Selim Caravanserai, also known as Sulema Caravanserai and Orbelian Caravanserai, is a caravanserai in the Vayots Dzor Province of Armenia. It was built along the Vardenyats Mountain Pass (also known as the Selim Mountain Pass) in 1332, by prince Chesar Orbelian to accommodate weary travelers and their animals as they crossed from, or into, the mountainous Vayots Dzor region on the Armenian part of Silk Road.
Located on the southern side of the Vardenyats Mountain Pass at a height of 2,410 meters above sea level, Selim Caravanserai is the best preserved caravanserai in the entire country. Ruins of a small chapel may still be seen adjacent to the vestibule, across the road from a spring.

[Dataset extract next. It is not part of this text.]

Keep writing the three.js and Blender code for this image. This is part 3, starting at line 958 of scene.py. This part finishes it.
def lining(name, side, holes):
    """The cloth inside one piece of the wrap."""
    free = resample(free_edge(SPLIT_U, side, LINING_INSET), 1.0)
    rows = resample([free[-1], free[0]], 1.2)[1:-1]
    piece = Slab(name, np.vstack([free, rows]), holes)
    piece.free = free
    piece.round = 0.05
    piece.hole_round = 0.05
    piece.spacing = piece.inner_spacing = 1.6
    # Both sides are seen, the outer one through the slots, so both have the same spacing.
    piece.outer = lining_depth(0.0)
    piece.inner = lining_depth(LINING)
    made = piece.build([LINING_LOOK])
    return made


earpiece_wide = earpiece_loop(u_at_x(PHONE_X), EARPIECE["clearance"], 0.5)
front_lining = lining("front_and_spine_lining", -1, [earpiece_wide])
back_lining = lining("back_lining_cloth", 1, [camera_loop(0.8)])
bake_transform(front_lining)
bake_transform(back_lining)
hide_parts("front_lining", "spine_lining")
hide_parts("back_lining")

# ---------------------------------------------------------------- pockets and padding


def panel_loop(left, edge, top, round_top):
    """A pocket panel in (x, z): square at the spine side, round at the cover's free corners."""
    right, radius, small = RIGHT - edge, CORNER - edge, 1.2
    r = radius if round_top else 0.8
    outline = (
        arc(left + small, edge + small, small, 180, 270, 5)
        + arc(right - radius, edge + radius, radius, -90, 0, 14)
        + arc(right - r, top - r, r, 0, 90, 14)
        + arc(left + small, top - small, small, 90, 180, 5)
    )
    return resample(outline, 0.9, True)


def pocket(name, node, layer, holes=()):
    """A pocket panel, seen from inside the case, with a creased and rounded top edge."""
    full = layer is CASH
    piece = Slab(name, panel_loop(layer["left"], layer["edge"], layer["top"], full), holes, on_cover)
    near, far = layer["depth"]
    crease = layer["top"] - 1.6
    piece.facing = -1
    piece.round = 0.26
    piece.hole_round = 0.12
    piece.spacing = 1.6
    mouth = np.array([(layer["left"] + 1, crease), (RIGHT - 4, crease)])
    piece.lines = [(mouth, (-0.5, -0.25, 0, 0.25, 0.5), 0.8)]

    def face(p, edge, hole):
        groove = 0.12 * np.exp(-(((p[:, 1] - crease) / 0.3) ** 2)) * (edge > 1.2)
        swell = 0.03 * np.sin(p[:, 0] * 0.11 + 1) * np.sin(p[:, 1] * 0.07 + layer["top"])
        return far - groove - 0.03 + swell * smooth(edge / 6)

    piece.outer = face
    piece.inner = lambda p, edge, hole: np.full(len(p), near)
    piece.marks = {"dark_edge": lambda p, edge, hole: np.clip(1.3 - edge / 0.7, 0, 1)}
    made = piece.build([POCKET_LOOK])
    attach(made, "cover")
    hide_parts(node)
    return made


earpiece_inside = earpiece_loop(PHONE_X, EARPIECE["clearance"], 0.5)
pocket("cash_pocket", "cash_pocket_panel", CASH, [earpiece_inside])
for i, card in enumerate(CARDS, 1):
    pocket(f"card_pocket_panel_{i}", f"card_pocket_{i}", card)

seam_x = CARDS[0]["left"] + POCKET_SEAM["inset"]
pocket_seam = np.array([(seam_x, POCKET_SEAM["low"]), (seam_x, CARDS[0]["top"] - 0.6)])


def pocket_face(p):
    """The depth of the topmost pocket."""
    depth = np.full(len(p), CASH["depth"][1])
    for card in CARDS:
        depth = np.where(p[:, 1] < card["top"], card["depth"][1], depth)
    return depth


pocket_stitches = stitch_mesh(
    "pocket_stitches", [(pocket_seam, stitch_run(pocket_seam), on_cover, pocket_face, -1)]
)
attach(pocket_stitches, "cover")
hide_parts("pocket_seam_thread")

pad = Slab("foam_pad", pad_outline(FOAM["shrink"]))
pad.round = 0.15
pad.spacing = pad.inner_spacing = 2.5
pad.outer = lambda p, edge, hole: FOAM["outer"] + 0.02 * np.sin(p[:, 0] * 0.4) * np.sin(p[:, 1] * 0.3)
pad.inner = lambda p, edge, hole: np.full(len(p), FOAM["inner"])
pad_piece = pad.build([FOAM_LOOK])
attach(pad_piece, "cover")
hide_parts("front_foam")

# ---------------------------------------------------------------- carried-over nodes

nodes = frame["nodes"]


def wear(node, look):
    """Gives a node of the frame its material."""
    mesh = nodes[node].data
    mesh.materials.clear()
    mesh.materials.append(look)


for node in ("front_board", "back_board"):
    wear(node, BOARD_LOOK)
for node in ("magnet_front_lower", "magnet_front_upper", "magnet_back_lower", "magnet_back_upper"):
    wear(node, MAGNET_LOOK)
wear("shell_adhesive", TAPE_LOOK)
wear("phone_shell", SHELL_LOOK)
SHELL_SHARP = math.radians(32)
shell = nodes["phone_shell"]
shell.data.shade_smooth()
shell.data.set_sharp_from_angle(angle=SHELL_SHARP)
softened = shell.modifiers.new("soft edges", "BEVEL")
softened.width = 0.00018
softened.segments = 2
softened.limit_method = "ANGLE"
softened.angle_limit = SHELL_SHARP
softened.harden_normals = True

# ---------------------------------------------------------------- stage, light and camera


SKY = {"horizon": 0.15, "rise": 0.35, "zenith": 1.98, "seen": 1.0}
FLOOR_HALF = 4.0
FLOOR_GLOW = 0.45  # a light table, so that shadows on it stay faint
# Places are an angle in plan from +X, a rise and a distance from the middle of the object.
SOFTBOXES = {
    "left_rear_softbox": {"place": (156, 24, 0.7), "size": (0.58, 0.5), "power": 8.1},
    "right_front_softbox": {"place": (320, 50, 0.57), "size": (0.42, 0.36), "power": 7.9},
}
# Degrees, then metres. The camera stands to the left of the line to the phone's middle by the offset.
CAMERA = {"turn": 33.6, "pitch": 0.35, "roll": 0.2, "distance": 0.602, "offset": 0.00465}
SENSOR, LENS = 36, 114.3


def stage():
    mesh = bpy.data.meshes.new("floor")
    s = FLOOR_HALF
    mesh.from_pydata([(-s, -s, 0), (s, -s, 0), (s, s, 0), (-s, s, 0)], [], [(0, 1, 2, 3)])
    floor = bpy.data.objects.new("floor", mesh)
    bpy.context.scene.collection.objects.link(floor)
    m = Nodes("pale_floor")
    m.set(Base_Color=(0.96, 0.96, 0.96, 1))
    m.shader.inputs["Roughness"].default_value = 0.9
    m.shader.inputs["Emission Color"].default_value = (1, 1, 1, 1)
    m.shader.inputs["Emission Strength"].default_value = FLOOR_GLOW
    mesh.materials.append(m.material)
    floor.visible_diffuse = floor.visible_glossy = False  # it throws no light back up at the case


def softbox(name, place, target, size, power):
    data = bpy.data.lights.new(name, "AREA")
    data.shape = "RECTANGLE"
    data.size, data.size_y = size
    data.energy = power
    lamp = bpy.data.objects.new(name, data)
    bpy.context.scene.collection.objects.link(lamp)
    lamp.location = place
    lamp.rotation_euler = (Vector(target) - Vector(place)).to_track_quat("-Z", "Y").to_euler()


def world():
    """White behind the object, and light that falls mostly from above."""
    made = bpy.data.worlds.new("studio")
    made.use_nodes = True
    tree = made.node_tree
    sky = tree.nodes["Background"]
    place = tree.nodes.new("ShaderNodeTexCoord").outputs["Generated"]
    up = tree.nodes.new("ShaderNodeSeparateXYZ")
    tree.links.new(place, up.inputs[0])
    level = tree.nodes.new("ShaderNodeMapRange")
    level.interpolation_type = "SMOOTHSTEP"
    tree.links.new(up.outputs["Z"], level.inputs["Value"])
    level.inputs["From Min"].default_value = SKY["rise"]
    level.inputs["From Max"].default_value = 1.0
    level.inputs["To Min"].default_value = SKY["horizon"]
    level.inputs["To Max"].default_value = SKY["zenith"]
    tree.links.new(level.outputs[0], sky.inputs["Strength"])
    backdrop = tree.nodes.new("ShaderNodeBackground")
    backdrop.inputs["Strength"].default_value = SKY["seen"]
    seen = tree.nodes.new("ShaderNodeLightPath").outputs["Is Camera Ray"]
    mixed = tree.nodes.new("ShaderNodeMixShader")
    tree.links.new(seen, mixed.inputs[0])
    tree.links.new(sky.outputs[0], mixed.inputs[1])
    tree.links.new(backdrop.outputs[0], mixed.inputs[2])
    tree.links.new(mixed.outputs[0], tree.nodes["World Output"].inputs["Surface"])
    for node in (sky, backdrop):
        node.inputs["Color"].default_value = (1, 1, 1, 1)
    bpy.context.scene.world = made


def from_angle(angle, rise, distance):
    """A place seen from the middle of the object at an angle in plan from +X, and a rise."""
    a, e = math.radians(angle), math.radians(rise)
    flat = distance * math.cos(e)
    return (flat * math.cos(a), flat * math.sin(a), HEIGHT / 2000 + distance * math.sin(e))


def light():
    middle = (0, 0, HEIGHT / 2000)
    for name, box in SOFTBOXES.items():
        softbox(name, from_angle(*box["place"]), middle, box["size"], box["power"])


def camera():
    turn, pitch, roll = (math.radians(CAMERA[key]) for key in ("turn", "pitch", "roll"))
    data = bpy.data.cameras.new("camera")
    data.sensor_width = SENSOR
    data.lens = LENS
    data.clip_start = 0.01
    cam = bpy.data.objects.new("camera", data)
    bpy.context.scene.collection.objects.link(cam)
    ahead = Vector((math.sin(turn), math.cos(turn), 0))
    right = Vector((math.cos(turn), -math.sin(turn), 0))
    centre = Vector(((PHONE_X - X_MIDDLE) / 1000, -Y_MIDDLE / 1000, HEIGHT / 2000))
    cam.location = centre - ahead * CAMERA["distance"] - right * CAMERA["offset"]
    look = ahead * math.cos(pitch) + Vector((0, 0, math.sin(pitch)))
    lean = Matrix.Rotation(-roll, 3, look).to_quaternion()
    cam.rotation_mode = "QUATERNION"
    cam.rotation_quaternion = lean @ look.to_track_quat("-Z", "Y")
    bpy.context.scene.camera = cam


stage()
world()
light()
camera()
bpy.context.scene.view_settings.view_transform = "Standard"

The caravanserai is constructed of blocks of basalt. It has a single hall divided into three naves, with seven pairs of polyhedral pillars. Animals rested in the narrow aisles to the left and right of the main hall. Between the pillars were stone troughs for the animals, and in the corner of one of the halls was a pool of water. Travelers slept in a separate room built at the end of the narrow aisles on the western side of the caravanserai.

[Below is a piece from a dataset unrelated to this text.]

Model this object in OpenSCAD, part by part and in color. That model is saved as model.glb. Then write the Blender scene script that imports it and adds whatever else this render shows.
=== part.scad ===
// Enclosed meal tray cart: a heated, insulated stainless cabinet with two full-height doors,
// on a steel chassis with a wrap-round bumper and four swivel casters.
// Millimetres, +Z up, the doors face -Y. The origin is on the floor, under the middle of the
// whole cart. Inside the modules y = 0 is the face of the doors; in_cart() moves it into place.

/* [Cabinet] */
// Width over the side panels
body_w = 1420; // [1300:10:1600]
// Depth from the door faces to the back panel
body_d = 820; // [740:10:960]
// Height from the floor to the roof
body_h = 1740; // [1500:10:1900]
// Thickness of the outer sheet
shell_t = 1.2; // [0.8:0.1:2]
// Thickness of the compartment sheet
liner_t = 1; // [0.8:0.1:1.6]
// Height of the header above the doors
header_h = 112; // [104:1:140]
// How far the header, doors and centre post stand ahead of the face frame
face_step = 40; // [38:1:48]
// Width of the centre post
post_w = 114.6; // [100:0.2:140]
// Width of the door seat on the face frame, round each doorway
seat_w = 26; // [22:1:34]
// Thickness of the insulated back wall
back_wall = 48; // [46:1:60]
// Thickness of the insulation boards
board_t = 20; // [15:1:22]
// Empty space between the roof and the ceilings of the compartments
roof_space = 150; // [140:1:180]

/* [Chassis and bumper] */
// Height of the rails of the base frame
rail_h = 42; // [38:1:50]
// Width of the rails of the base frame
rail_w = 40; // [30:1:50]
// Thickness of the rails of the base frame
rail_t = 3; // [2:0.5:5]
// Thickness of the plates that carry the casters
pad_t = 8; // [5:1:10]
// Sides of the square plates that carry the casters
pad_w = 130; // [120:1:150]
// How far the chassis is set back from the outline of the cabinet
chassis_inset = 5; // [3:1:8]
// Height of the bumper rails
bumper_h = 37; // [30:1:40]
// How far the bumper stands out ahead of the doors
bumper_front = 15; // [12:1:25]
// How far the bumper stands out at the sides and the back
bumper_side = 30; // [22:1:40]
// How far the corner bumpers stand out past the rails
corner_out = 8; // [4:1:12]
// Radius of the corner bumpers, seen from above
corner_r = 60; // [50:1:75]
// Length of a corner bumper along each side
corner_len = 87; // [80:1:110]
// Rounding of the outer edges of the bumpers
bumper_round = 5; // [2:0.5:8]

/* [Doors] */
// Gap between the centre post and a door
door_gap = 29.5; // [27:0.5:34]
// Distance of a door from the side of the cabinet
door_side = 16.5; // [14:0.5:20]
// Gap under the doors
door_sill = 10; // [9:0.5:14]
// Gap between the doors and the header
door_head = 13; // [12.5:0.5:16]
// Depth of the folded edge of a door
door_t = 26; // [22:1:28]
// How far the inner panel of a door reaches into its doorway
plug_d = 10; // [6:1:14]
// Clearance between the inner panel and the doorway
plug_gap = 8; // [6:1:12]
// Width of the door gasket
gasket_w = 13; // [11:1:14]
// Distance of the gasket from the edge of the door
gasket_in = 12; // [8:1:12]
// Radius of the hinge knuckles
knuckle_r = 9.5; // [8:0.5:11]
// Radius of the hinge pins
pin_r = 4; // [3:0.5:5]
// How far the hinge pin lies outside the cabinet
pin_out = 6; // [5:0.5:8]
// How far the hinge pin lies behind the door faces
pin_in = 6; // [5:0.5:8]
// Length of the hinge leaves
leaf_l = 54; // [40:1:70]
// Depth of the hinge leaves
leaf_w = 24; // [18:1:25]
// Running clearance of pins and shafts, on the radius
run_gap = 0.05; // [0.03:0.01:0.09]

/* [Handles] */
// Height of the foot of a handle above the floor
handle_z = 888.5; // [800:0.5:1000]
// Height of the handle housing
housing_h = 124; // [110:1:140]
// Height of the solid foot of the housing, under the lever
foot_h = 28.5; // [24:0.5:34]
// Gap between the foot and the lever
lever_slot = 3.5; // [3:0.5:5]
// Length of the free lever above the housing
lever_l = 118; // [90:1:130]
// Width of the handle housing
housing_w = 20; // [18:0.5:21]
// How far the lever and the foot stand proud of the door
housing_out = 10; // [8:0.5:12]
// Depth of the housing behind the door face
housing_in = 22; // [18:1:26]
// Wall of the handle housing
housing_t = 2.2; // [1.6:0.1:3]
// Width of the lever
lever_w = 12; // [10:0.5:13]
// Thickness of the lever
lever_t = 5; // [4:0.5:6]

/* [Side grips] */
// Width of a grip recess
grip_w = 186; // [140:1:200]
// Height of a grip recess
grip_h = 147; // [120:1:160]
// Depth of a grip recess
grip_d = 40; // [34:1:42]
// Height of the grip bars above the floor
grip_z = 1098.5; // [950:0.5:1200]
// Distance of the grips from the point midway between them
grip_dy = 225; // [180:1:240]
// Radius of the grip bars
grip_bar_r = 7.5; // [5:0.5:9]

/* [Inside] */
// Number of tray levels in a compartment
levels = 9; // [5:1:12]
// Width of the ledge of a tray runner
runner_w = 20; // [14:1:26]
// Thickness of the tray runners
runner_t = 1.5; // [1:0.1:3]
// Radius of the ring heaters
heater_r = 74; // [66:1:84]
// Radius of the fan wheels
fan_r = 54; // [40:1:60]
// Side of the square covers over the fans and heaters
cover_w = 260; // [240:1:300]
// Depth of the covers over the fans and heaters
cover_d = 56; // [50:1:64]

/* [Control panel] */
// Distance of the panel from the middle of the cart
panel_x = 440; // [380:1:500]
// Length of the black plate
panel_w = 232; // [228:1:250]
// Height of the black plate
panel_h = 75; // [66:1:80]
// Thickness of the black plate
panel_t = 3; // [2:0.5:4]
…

The roof above the three-aisled hall had three parallel vaults with an Oculus in each. The vaults were supported by arches that stretched from pillar to pillar along the aisles, and traversed from the pillars to the walls. The Oculi placed in the middle of each of the vaults served the purpose of letting in sunlight and fresh air, while also letting out smoke. As mentioned earlier, these are the only other areas of the caravanserai that have ornamentation besides the decoration found in the entry vestibule. The caravanserai was restored during the years 1956-1959.